SOURCE: HyTrust, “2016 State of the Cloud and SDDC Study,” May 2016
The visibility that vRealize Operations Manager offers across both the virtual and physical components of the infrastructure is crucial to getting to the bottom of performance issues, says Wilkins. Tools that focus only on the virtual environment can’t help solve problems related to how host physical servers or storage media interact with virtualized resources.
Virtualization management tools represent significant investments, especially for SMBs, and organizations should choose carefully for their specific requirements, Wilkins says. Before buying any management tool, companies should perform a rigorous proof of concept in their own environments with their own staff knowledge base, he says. He also recommends participation in beta testing as a low-risk approach to trying new technologies.

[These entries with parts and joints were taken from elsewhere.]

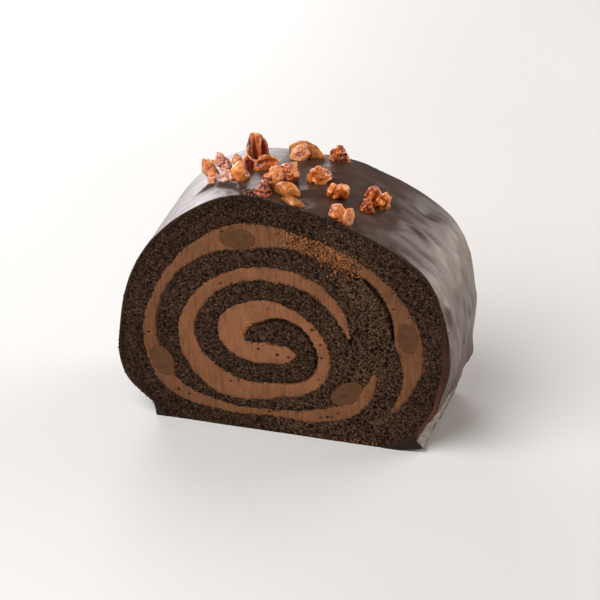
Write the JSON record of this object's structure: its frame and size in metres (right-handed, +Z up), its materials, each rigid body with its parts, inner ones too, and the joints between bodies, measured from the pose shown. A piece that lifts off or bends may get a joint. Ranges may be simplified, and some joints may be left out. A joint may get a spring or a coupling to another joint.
{
  "type": "chocolate roll cake slice",
  "caption": "Cut slice of chocolate roll cake: dark sponge rolled round chocolate cream with soft ganache pieces, under a dark glaze with caramel nut pieces on top.",
  "frame": {"origin": "on the surface that the slice stands on, under the middle of its box", "axes": "+X along the front cut face to the right, +Y from the front cut face to the back one, +Z up"},
  "size_m": [0.091, 0.035, 0.0717],
  "materials": {
    "sponge": "dark cocoa sponge with an open crumb of fine pores",
    "cream": "milk chocolate cream, cut smooth by a knife, with small air holes",
    "ganache": "soft ganache, smooth and slightly darker than the cream",
    "glaze": "set dark chocolate glaze, satin, with knife streaks round the roll",
    "nut": "chopped nut in a glossy amber caramel with sugar grains"
  },
  "bodies": {
    "root": {"sponge": "sponge", "cream_inner": "cream", "cream_outer": "cream", "ganache_1": "ganache", "ganache_2": "ganache", "ganache_3": "ganache", "ganache_4": "ganache", "glaze": "glaze"}
  },
  "joints": []
}
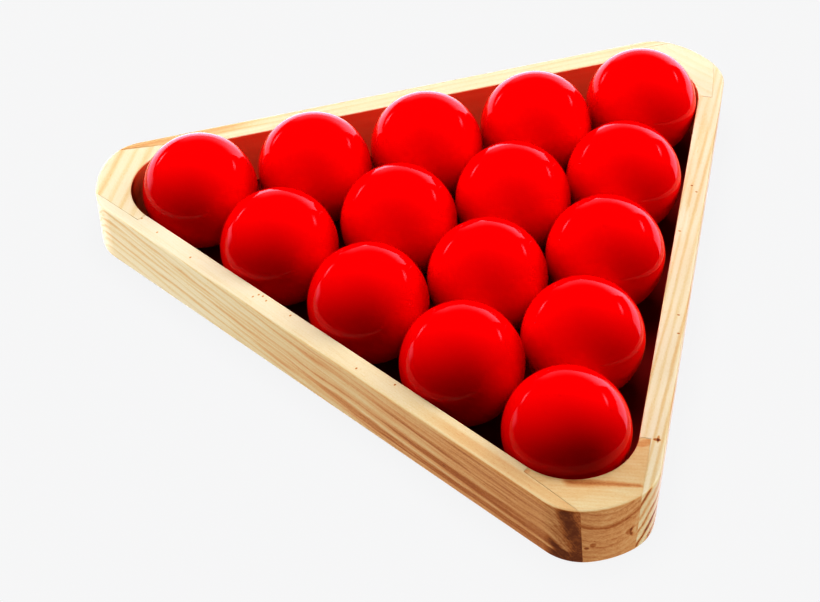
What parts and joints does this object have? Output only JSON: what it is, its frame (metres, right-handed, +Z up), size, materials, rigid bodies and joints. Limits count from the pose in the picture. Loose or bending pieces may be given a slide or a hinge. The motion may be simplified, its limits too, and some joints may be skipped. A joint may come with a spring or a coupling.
{
  "type": "triangle rack",
  "caption": "Triangular wooden rack with cut-off, rounded corners and an open middle, holding loose balls that each lift straight out.",
  "frame": {"origin": "on the standing surface, below the centre of the whole bounding box", "axes": "+Z up; the near corner of the triangle points along -Y; the back rail lies along X"},
  "size_m": [0.3072, 0.2758, 0.0525],
  "materials": {
    "rail_wood": "satin lacquered pale pine, grain along the rail",
    "block_wood": "satin lacquered pale pine, grain across the corner",
    "ball_resin": "polished red phenolic resin"
  },
  "bodies": {
    "rack": {"back_rail": "rail_wood", "left_corner_block": "block_wood", "left_rail": "rail_wood", "near_corner_block": "block_wood", "right_corner_block": "block_wood", "right_rail": "rail_wood"},
    "ball_01": {"ball_01": "ball_resin"},
    "ball_02": {"ball_02": "ball_resin"},
    "ball_03": {"ball_03": "ball_resin"},
    "ball_04": {"ball_04": "ball_resin"},
    "ball_05": {"ball_05": "ball_resin"},
    "ball_06": {"ball_06": "ball_resin"},
    "ball_07": {"ball_07": "ball_resin"},
    "ball_08": {"ball_08": "ball_resin"},
    "ball_09": {"ball_09": "ball_resin"},
    "ball_10": {"ball_10": "ball_resin"},
    "ball_11": {"ball_11": "ball_resin"},
    "ball_12": {"ball_12": "ball_resin"},
    "ball_13": {"ball_13": "ball_resin"},
    "ball_14": {"ball_14": "ball_resin"},
    "ball_15": {"ball_15": "ball_resin"}
  },
  "joints": [
    {"name": "ball_01_lift", "type": "slide", "parent": "rack", "child": "ball_01", "axis": [0, 0, 1], "range_m": [0, 0.06]},
    {"name": "ball_02_lift", "type": "slide", "parent": "rack", "child": "ball_02", "axis": [0, 0, 1], "range_m": [0, 0.06]},
    {"name": "ball_03_lift", "type": "slide", "parent": "rack", "child": "ball_03", "axis": [0, 0, 1], "range_m": [0, 0.06]},
    {"name": "ball_04_lift", "type": "slide", "parent": "rack", "child": "ball_04", "axis": [0, 0, 1], "range_m": [0, 0.06]},
    {"name": "ball_05_lift", "type": "slide", "parent": "rack", "child": "ball_05", "axis": [0, 0, 1], "range_m": [0, 0.06]},
    {"name": "ball_06_lift", "type": "slide", "parent": "rack", "child": "ball_06", "axis": [0, 0, 1], "range_m": [0, 0.06]},
    {"name": "ball_07_lift", "type": "slide", "parent": "rack", "child": "ball_07", "axis": [0, 0, 1], "range_m": [0, 0.06]},
    {"name": "ball_08_lift", "type": "slide", "parent": "rack", "child": "ball_08", "axis": [0, 0, 1], "range_m": [0, 0.06]},
    {"name": "ball_09_lift", "type": "slide", "parent": "rack", "child": "ball_09", "axis": [0, 0, 1], "range_m": [0, 0.06]},
    {"name": "ball_10_lift", "type": "slide", "parent": "rack", "child": "ball_10", "axis": [0, 0, 1], "range_m": [0, 0.06]},
    {"name": "ball_11_lift", "type": "slide", "parent": "rack", "child": "ball_11", "axis": [0, 0, 1], "range_m": [0, 0.06]},
    {"name": "ball_12_lift", "type": "slide", "parent": "rack", "child": "ball_12", "axis": [0, 0, 1], "range_m": [0, 0.06]},
    {"name": "ball_13_lift", "type": "slide", "parent": "rack", "child": "ball_13", "axis": [0, 0, 1], "range_m": [0, 0.06]},
    {"name": "ball_14_lift", "type": "slide", "parent": "rack", "child": "ball_14", "axis": [0, 0, 1], "range_m": [0, 0.06]},
    {"name": "ball_15_lift", "type": "slide", "parent": "rack", "child": "ball_15", "axis": [0, 0, 1], "range_m": [0, 0.06]}
  ]
}
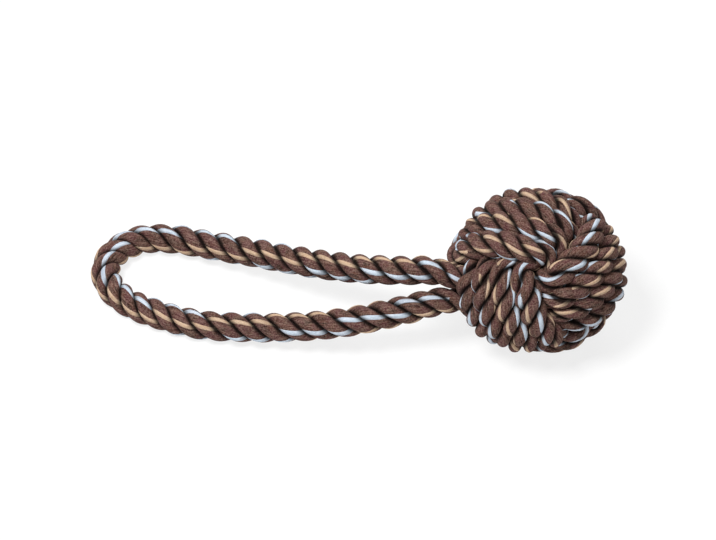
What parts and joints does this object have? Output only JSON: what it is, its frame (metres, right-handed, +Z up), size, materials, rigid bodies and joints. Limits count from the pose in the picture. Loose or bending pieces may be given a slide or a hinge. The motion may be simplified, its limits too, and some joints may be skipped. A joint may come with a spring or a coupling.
{
  "type": "rope dog toy",
  "caption": "Twisted cotton rope toy: a round fist knot tied over a rubber core, with the rope's doubled end as a long loop handle.",
  "frame": {"origin": "on the ground, in the rear one of the two flats that the fist knot stands on", "axes": "+Z up, and the loop handle lies towards -X"},
  "size_m": [0.2411, 0.0856, 0.0719],
  "materials": {
    "rope": "twisted cotton, three strands, dark brown with a light blue and a tan tracer yarn in each strand",
    "core": "matt moulded rubber"
  },
  "bodies": {
    "knot": {"core_ball": "core", "far_leg_turn": "rope", "crown_winding": "rope", "near_leg_winding": "rope", "side_winding": "rope", "far_leg_knot_flex": "rope", "near_leg_knot_flex": "rope"},
    "legs": {"far_leg": "rope", "near_leg": "rope", "far_leg_loop_flex": "rope", "near_leg_loop_flex": "rope"},
    "loop": {"loop_end": "rope"}
  },
  "joints": [
    {"name": "knot_swing", "type": "hinge", "parent": "knot", "child": "legs", "pos_m": [-0.0594, -0.0107, 0.032], "axis": [0, 0, 1], "range_deg": [-50, 50], "stiffness_Nm_per_rad": 0.08, "deforming": ["far_leg_knot_flex", "near_leg_knot_flex"]},
    {"name": "loop_lift", "type": "hinge", "parent": "legs", "child": "loop", "pos_m": [-0.1169, 0.0007, 0.0155], "axis": [0, 1, 0], "range_deg": [-45, 90], "stiffness_Nm_per_rad": 0.05, "deforming": ["far_leg_loop_flex", "near_leg_loop_flex"]}
  ]
}
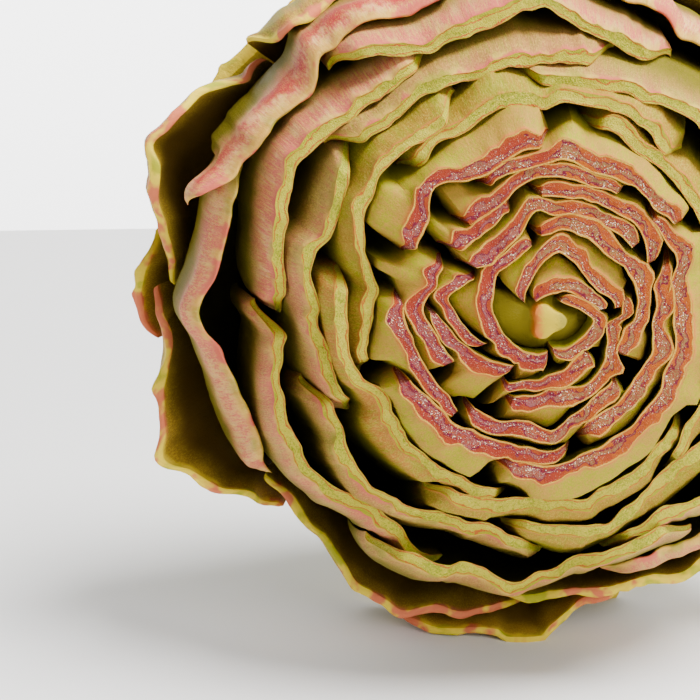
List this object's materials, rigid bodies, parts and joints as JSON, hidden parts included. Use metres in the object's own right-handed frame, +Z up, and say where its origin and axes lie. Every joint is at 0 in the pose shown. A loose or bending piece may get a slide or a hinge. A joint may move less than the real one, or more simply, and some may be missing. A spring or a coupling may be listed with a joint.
{
  "type": "artichoke",
  "caption": "Globe artichoke with its top cut off flat, lying on its side, pink cut ends in rings round a yellow bud.",
  "frame": {"origin": "on the surface, under the middle of the head as it lies", "axes": "+Z up, the cut top faces -Y and looks up by 6 degrees, the stem points to +Y"},
  "size_m": [0.1249, 0.0832, 0.1191],
  "materials": {
    "heart": "matte",
    "inner_bract": "matte",
    "green_bract": "satin",
    "middle_bract": "satin",
    "outer_bract": "satin"
  },
  "bodies": {
    "root": {"heart": "heart", "bud": "inner_bract", "inner_01": "inner_bract", "inner_02": "inner_bract", "inner_03": "inner_bract", "inner_04": "inner_bract", "inner_05": "inner_bract", "inner_06": "inner_bract", "inner_07": "inner_bract", "inner_08": "inner_bract", "inner_09": "inner_bract", "inner_10": "inner_bract", "inner_11": "inner_bract", "inner_12": "inner_bract", "inner_13": "inner_bract", "inner_14": "inner_bract", "inner_15": "inner_bract", "inner_16": "inner_bract", "inner_17": "inner_bract", "inner_18": "inner_bract", "inner_19": "inner_bract", "green_01": "green_bract", "green_02": "green_bract", "green_03": "green_bract", "green_04": "green_bract", "green_05": "green_bract", "green_06": "green_bract", "green_07": "green_bract", "middle_01": "middle_bract", "middle_02": "middle_bract", "middle_03": "middle_bract", "middle_04": "middle_bract", "middle_05": "middle_bract", "middle_06": "middle_bract", "middle_07": "middle_bract", "middle_08": "middle_bract", "middle_09": "middle_bract", "middle_10": "middle_bract", "middle_11": "middle_bract", "middle_12": "middle_bract", "middle_13": "middle_bract", "middle_14": "middle_bract", "middle_15": "middle_bract", "outer_01": "outer_bract", "outer_03": "outer_bract", "outer_04": "outer_bract", "outer_05": "outer_bract", "outer_02": "outer_bract", "outer_06": "outer_bract", "outer_07": "outer_bract", "outer_08": "outer_bract", "outer_09": "outer_bract", "outer_10": "outer_bract", "outer_11": "outer_bract", "basal_01": "outer_bract", "basal_02": "outer_bract", "basal_03": "outer_bract", "basal_04": "outer_bract", "basal_05": "outer_bract"}
  },
  "joints": []
}
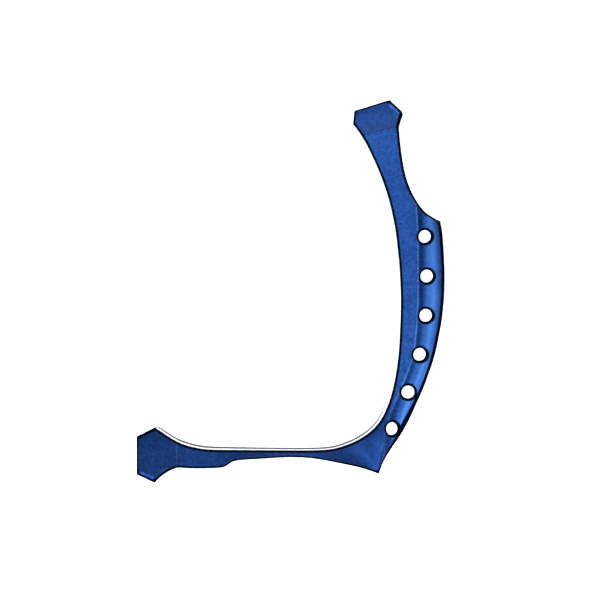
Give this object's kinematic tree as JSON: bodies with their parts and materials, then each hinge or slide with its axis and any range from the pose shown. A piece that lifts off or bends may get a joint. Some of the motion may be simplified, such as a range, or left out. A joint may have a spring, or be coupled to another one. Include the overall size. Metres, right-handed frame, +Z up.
{
  "type": "cheek retractor",
  "caption": "L-shaped formed-sheet cheek retractor with flared bent paddles, a perforated trough-shaped finger flange and a soft bead along its concave lip edge.",
  "frame": {"origin": "centre of the bounding box, at its foot", "axes": "+Z up from the surface it lies on, handle arm running towards +Y, lip arm running towards -X"},
  "size_m": [0.1152, 0.1434, 0.0122],
  "materials": {
    "anodised_blue": "fine bead-blasted, blue anodised, satin",
    "soft_bead": "pale translucent silicone, satin"
  },
  "bodies": {
    "root": {"retractor_body": "anodised_blue", "lip_guard": "soft_bead"}
  },
  "joints": []
}
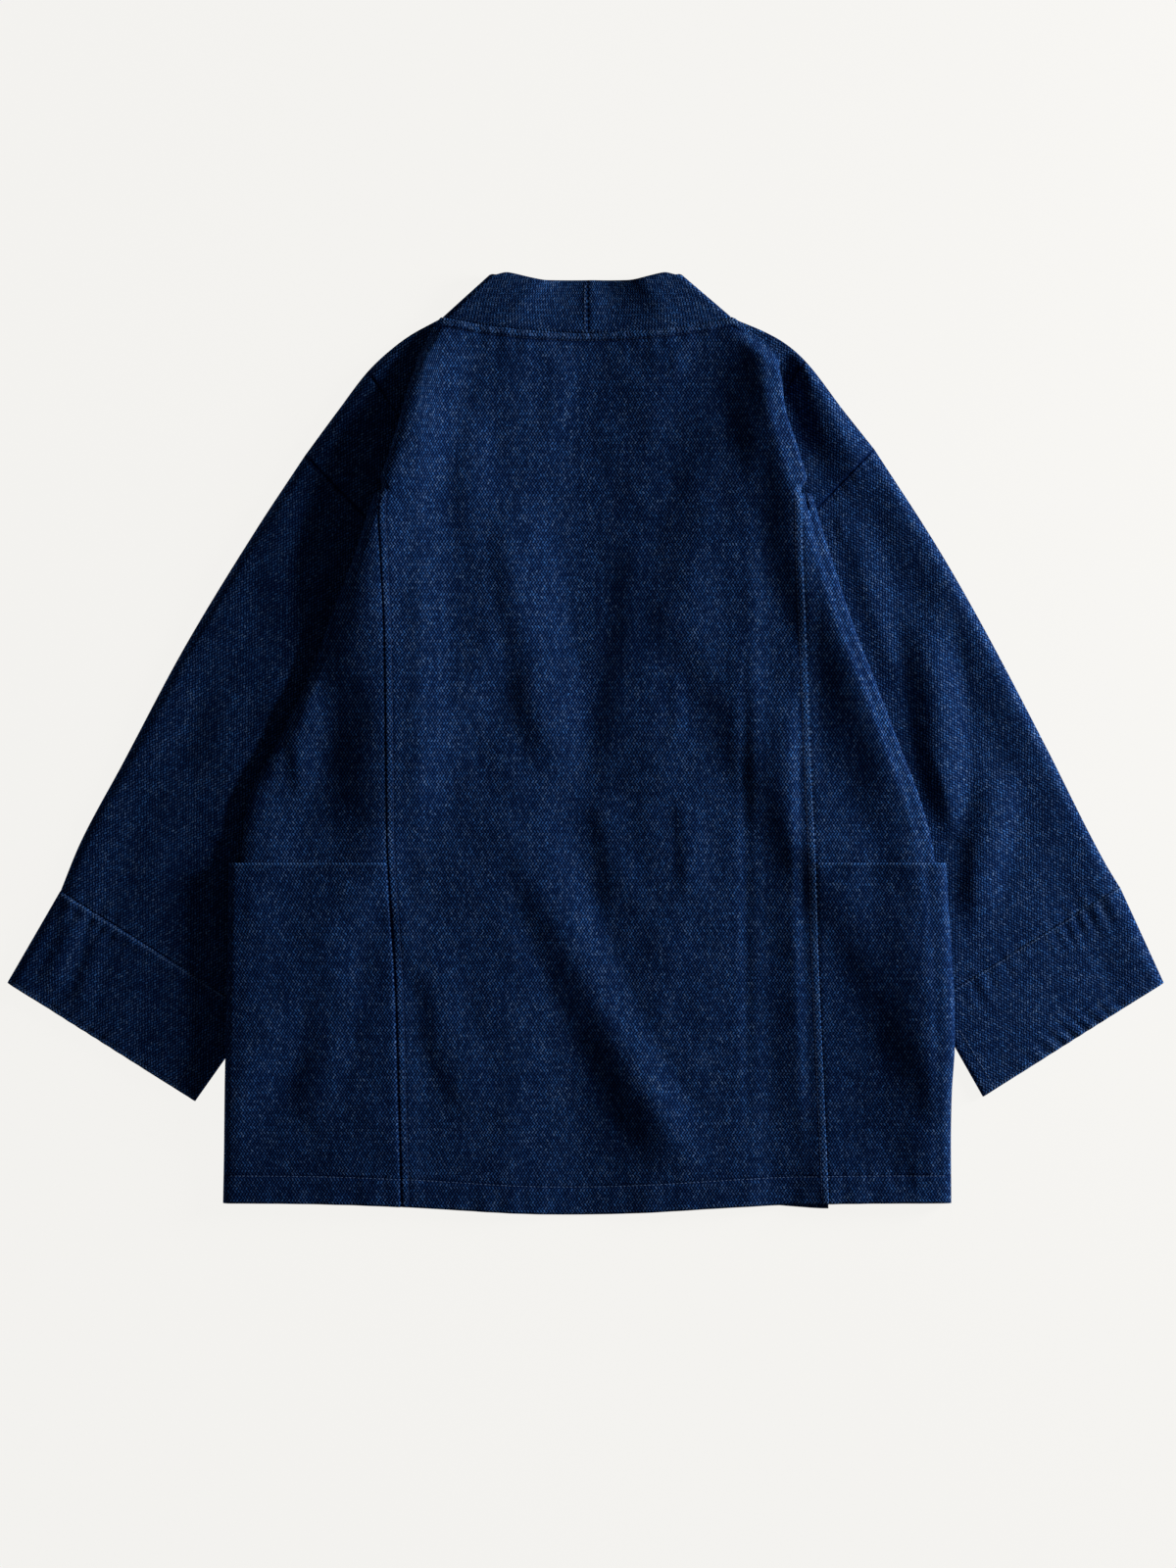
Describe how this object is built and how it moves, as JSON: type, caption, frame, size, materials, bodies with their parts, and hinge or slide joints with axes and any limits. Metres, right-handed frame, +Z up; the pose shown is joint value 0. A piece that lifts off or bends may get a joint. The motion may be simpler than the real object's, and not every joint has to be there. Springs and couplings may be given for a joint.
{
  "type": "haori",
  "caption": "Short wide-sleeved haori of heavy indigo cloth laid face down, with a band collar, wrapped side pockets and sleeves drawn down.",
  "frame": {"origin": "middle of the garment's outline, on the surface it lies on", "axes": "+X across the sleeves, towards the right side seen from above; +Y towards the collar; +Z up from the surface, out of the back"},
  "size_m": [0.9904, 0.8091, 0.0273],
  "materials": {
    "body_cloth": "coarse indigo cotton with a fine zigzag of lighter stitches, matt",
    "sleeve_cloth": "the same cloth, cut on the sleeve's own grain",
    "pocket_cloth": "the same cloth, folded over and stitched along the top",
    "collar_cloth": "the same cloth doubled into a band"
  },
  "bodies": {
    "root": {"back_centre": "body_cloth", "side_panel_left": "body_cloth", "side_panel_right": "body_cloth", "front_left": "body_cloth", "front_right": "body_cloth", "centre_shoulder_left": "body_cloth", "centre_shoulder_right": "body_cloth", "side_shoulder_left": "body_cloth", "side_shoulder_right": "body_cloth", "sleeve_left": "sleeve_cloth", "sleeve_right": "sleeve_cloth", "cuff_left": "sleeve_cloth", "cuff_right": "sleeve_cloth", "pocket_left": "pocket_cloth", "pocket_right": "pocket_cloth", "collar_left": "collar_cloth", "collar_right": "collar_cloth"}
  },
  "joints": []
}
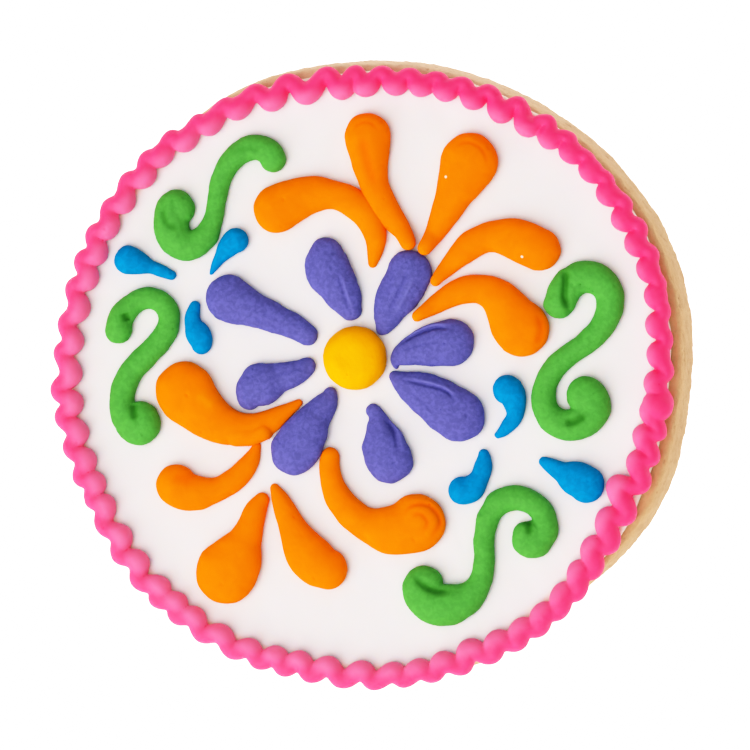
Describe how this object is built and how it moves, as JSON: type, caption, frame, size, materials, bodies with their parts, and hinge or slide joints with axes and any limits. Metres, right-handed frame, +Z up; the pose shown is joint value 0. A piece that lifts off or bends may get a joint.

“Don’t look at cost as the most important factor; look at how well the tool meets your needs first,” he says.
Clear ROI from Virtualization
At OSIS, a Cincinnati nonprofit that provides technology for community health centers across the country, the IT staff uses several management tools, each selected to fit the function it does best, says Rob Frilling, infrastructure team lead and senior virtualization engineer.
OSIS’s infrastructure is currently virtualized using VMware, with 600 virtual machines running on 33 Hewlett Packard Enterprise physical servers. Frilling and his colleagues use vRealize Operations Manager to rightsize the environment, ferreting out wasted resources and finding instances of underprovisioning, he says.
“vRealize Operations Manager gives us a snapshot of our capabilities at any given time, and information about how we can make our operations run more optimally,” Frilling says. “With our previous virtualization platform, we just assigned resources to our systems, crossed our fingers and hoped we were right. Operations Manager lets us see the results.”
Integration of HPE OneView provides a way for the IT staff to correlate data from vRealize Operations Manager with the storage environment, and with information from the hardware side of the infrastructure. For managing backup and replication in the virtual environment, OSIS uses Veeam Backup Enterprise Manager, Frilling says. The IT team also uses the auditing capabilities of the VMware login site for troubleshooting problems or tracing changes in the system.
“I’m not sure what the financial ROI is for the tools we’re using,” Frilling says. “But I would say that we’ve gotten a tenfold return in management, efficiency and performance.”